Le Royaume Uni connaît une situation différente. L’état n’aura été qu’un acteur marginal et ce sont soit les universités (Cambridge, Oxford, Imperial College) soit des structures privées proches du capital-risque (IP group) qui ont de manière organique contribué à structurer le transfert de technologie. En externalisant des structures devenues privées, ces organisation ont permis des bâtir des entités riches en ressources humaines et financières. À Oxford, ISIS emploie 80 personnes pour £14.5M de revenus en 2014. Imperial innovation est cotée en bourse depuis 2006, emploie 45 personnes et a généré un profit de £27M en 2014. Imperial innovation a élargi sa base initiale en collaborant avec d’autres universités. Enfin l’IP Group a des accords avec plus de 15 universités pour un profit de £9.5M en 2014. Le rapport montre bien des philosophies extrêmement différentes avec primauté du public ou du privé et des résultats de profitabilité divers, avec une dimension entrepreneuriale évidente au Royaume Uni. L’accent plus ou moins mis sur les start-up conduira à des structures différentes, y compris fonds de maturation et incubateurs.

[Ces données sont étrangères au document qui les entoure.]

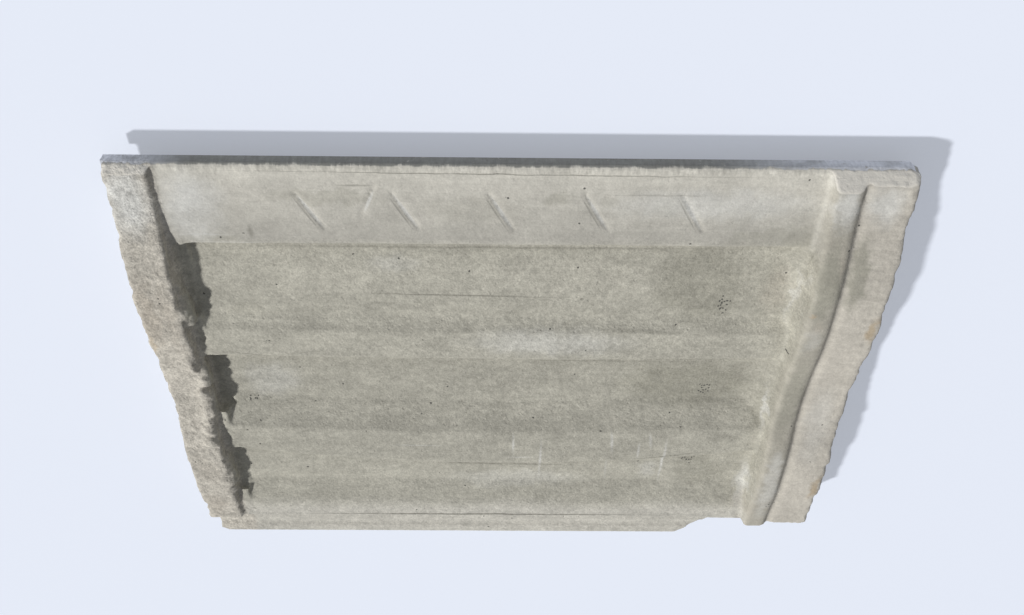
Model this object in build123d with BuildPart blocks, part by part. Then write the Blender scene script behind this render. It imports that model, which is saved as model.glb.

Le rapport montre également qu’une politique de licence et une politique de soutien à la création de start-up sont différentes. Enfin, ces nouvelles structures de TT ont souvent la seule charge de la valorisation et de la maturation de la PI, alors que les collaborations de recherche avec l’industrie restent de la responsabilité des universités. Cette séparation pourrait être une faiblesse quand les deux sujets ont un lien.

Un sujet sensible est celui de l’exclusivité qui peut créer des tensions lorsque la gestion du TT est mutualisée. Certaines universités souhaitent garder une certaine autonomie, notamment dans des domaines où la compétence de la structure de TT leur semble faible. Un autre sujet délicat est celui de la structure par région alors qu’une structure par domaine de compétence transrégionale serait peut-être plus adaptée. (Le rapport aborde aussi la recherche partenariale et la coopération internationale que je ne traiterai pas ici.)

Dans la partie finale, Rostand montre la complexité des défis. Il faut déjà définir la mission du transfert qui peut être ou non celle de faire du profit. L’externalisation semble être une tendance dans les trois pays, mais elle a ses avantages et ses inconvénients. Il semble aussi qu’il y ait pas mal d’instabilité et de fluctuations dans les cycles de financement, ce qui n’aide pas à faire une analyse des outils de transfert. Le rapport aborde aussi la question des ressources humaines (types de compétences et d’expériences), autre sujet qui peut-être lié aux moyens dont disposent ces organisations.

Le seul commentaire personnel que je fais ici concerne ma légère frustration de ne pas avoir trouvé dans un rapport (extrêmement instructif par ailleurs) d’analyse de la situation américaine. Le pays du libéralisme et des universités privées compte très peu de structures de transfert externalisées, et encore moins à but non lucratif. Je n’ai en tête que WARF de l’Université du Wisconsin à Madison – www.warf.org) alors que les revenus de TT aux USA sont considérablement plus élevés qu’en Europe. L’explication pourrait simplement venir d’une innovation privée autrement plus dynamique, indépendamment de tous les systèmes mis en place.